Almost 13,000 children are now in shelters in the U.S., the largest number ever, up from 2,400 in May of last year, according to the New York Times. But the reason is not that more unaccompanied minors are coming to the U.S., but the Trump administration’s policy of asking for fingerprints from all adults in the home where the child would be going. In many cases, the parent or family member is in the country illegally or lives with someone without legal status. Previously, families of children in shelters were not targeted, no matter their own immigration status, when they sought to reunite.

And even in cases where there is a willing sponsor, many have had to wait for months to be vetted, according to the Times.

So far the administration’s response to this increase has been disheartening. Instead of working to expedite children’s passage through these shelters and reduce their time in custody, a temporary facility outside El Paso, Texas, is expected to triple in size to house up to 3,800 children.

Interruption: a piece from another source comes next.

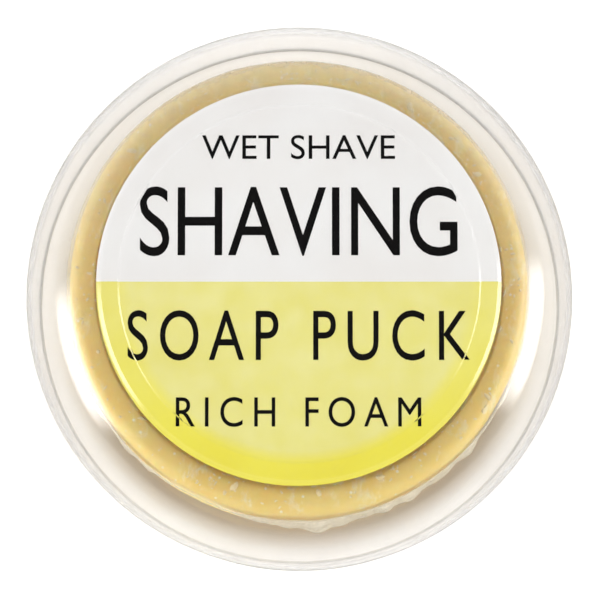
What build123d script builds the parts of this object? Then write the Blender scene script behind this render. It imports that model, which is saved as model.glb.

If this is the federal government’s strategy , it is more important than ever that Arizona step up and improve oversight for shelters in the state. There are already agreements with ADHS for unannounced monitoring visits – as well as increased reporting requirements to the state agency – but more can be done.

A group of legislators led by State Rep. Kelli Butler want to increase regulations, including giving the Arizona Department of Child Safety authority to investigate the well-being of children held within the immigration system, using the Department of Public Safety online fingerprint check to screen employee applicants, adding employees who abused or neglected children to the DCS database, and larger fines for non-compliance that would go to fund state safety efforts. These are common-sense steps.

Children in these shelters have already lived through family separation – whether willingly or not – and many have experienced violence in their home countries or on their way to the border. Having them risk abuse while in U.S. government care is unacceptable. The state cannot help reunite these kids with their families, but we can make sure they are as safe as possible in Arizona’s shelters.